The Minister has also highlighted his view that transport was the most difficult sector to decarbonise in Ireland.
Sustainable finance director at T&E Xavier Sol added: “Greening Europe’s most polluting sector will need significant investment. Failing to do so will not only cost Europe its net-zero goal, but also the competitiveness of its leading industries like car-making, battery production, ship and plane building.”
“Public funds are needed to kick-start nascent industries and bring the continent’s grid and charging infrastructure up-to-speed. Luckily, fresh taxpayer money isn’t always necessary. Governments can free up funds by reprioritising support towards clean technologies and ending support for costly road expansion,” he added.
Focused and targeted support for decarbonisation of aviation needs to run in parallel to the end of public support for projects that do not align with the Paris Agreement objectives, T&E says. “EU and national budgets should stop supporting the building of new airports or their expansion, as it drives the growth of an unsustainable sector.”
It highlights a notable precedent is the European Investment Bank (EIB) climate bank roadmap 2021-2025 under which the EIB has decided to cease financing expansion of airports, saying it will “pull back from financing airport capacity expansion and concentrate support for airports on safety, security and decarbonisation projects. Conventionally fuelled aircraft will also no longer be supported”.
Public support of €39 billion every year for EV social leasing, green fuels, battery manufacturing and charging infrastructure would help to unleash seven times that (€271 billion) every year in private spending on green tech in Europe up to 2030, the T&E study finds.
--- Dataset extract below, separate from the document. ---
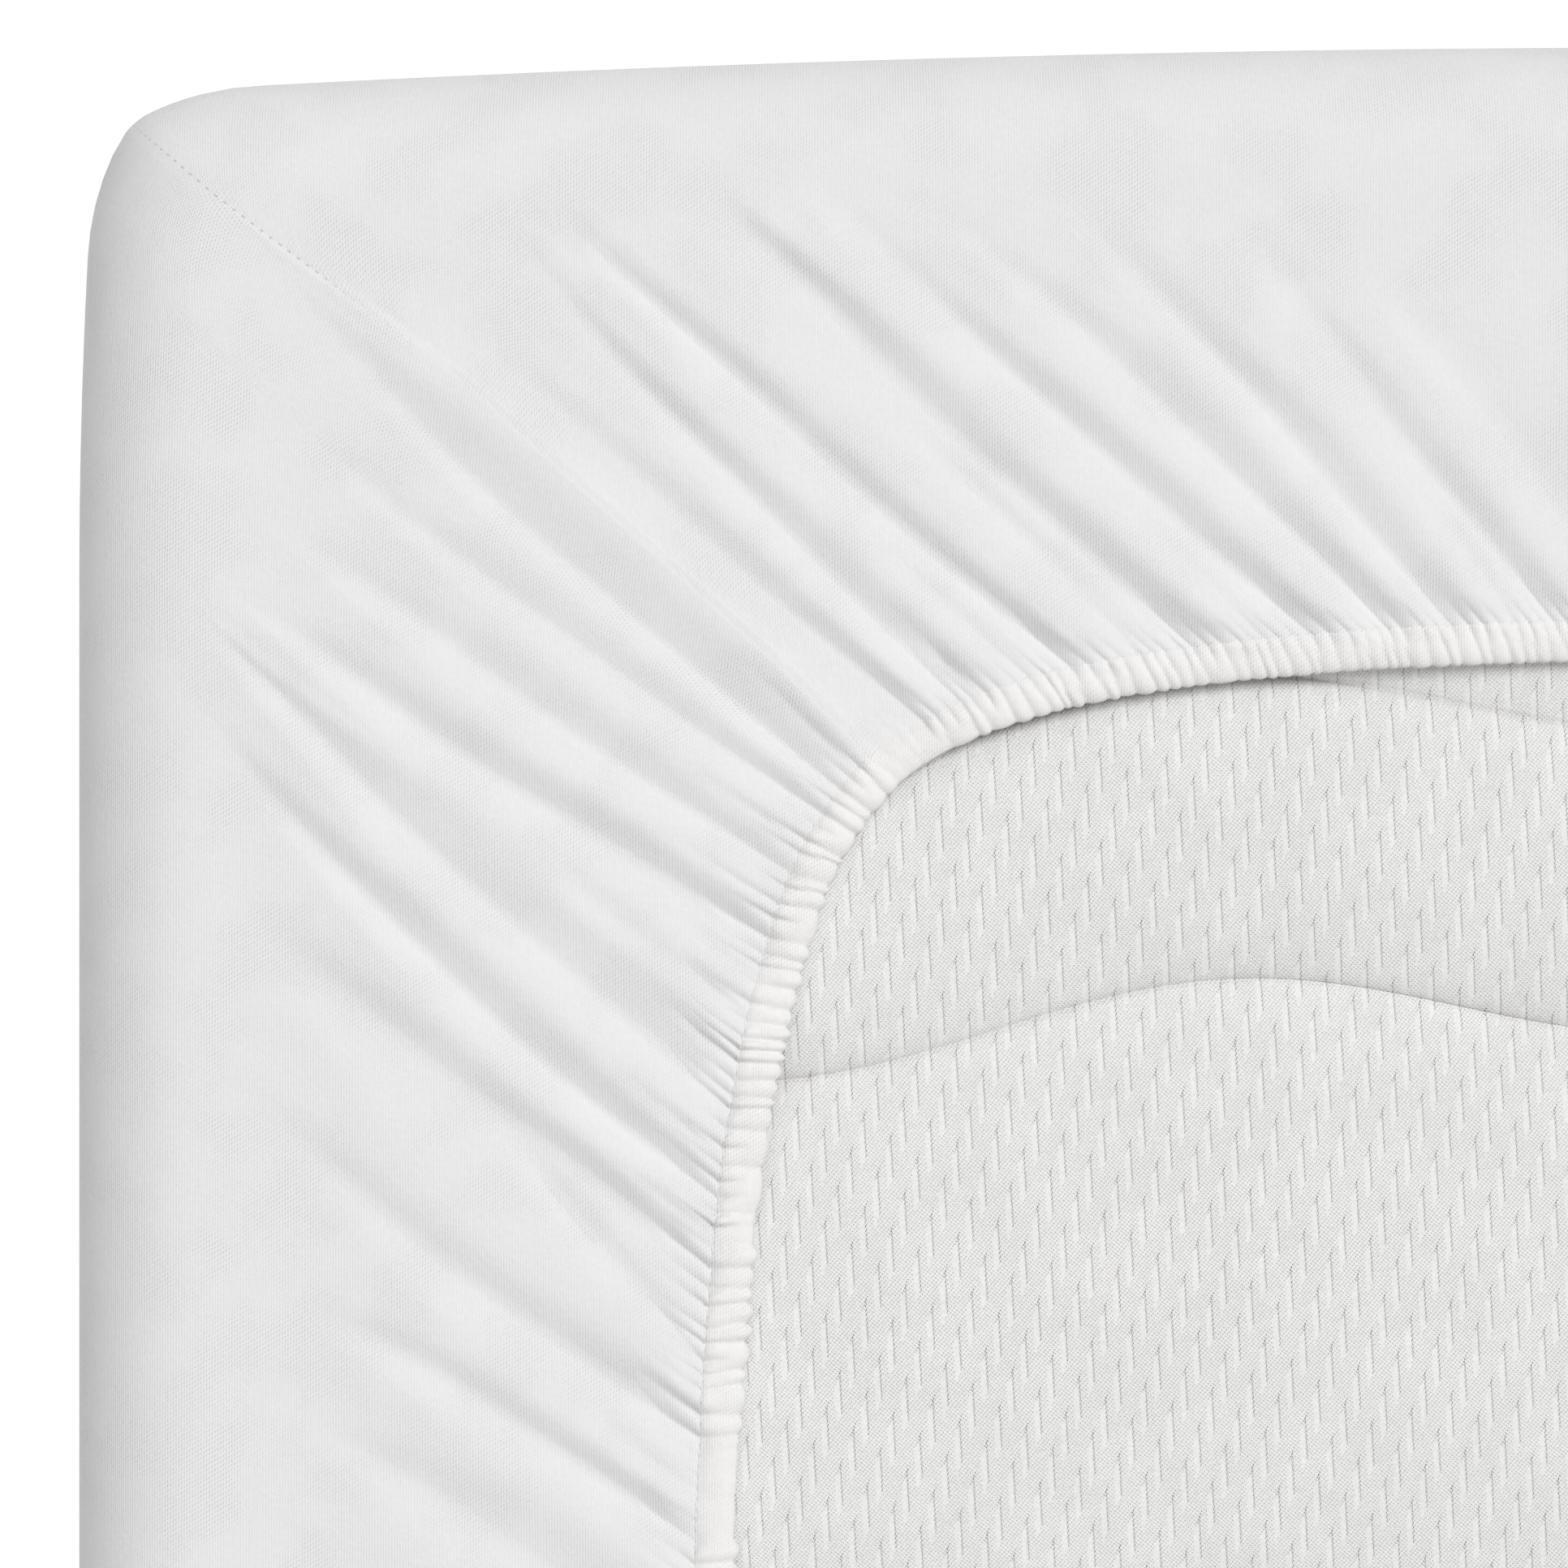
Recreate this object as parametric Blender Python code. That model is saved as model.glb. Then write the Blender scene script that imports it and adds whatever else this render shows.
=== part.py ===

Total private and public investment rises to €507 billion a year by 2040, as the shift to green transport technology gathers pace, it forecasts.
The €39 billion a year for manufacturing until 2030 is less than the €42 billion European governments give away in subsidies for petrol and diesel company cars every year, T&E says.
The bulk of the investment (87 per cent) in green transport technology manufacturing will come from private investors, including manufacturers and banks, but the most capital intensive industries and energy infrastructure will need public support, it says.
It calls for a €25 billion-backed EU battery fund to support European battery manufacturing, which is under intense pressure from China. This would provide public funding for scaling local battery production, accessing key materials and de-risking investments in key components.
Similarly, e-fuels for planes and ships are currently expensive and are still in early stages of development. “Investors are therefore reluctant to take risks and Europe is way short of the total €86 billion in capital investments needed by 2030 to kick-start their production across Europe,” it says.
T&E calls on governments to deliver a third of this funding via guarantees and loans to de-risk private investments in clean-fuel production. Large public investments in particular are also needed to modernise Europe’s energy infrastructure to ensure grids can meet additional demand from millions of electric-powered vehicles, it concludes.
Governments should double current investments in grids to reach €67 billion a year until 2050, the environment NGO says. “This can be offset by limiting the €61 billion that European governments spend on road building, which, if halved, would be enough to match the additional needs for grids.”
“It is crucial that the future [transport] commissioner [Apostolos Tzitzikostas] delivers a robust sustainable transport investment plan,” T&E says.
The EU transport commissioner hearings are taking place in the European Parliament on Monday.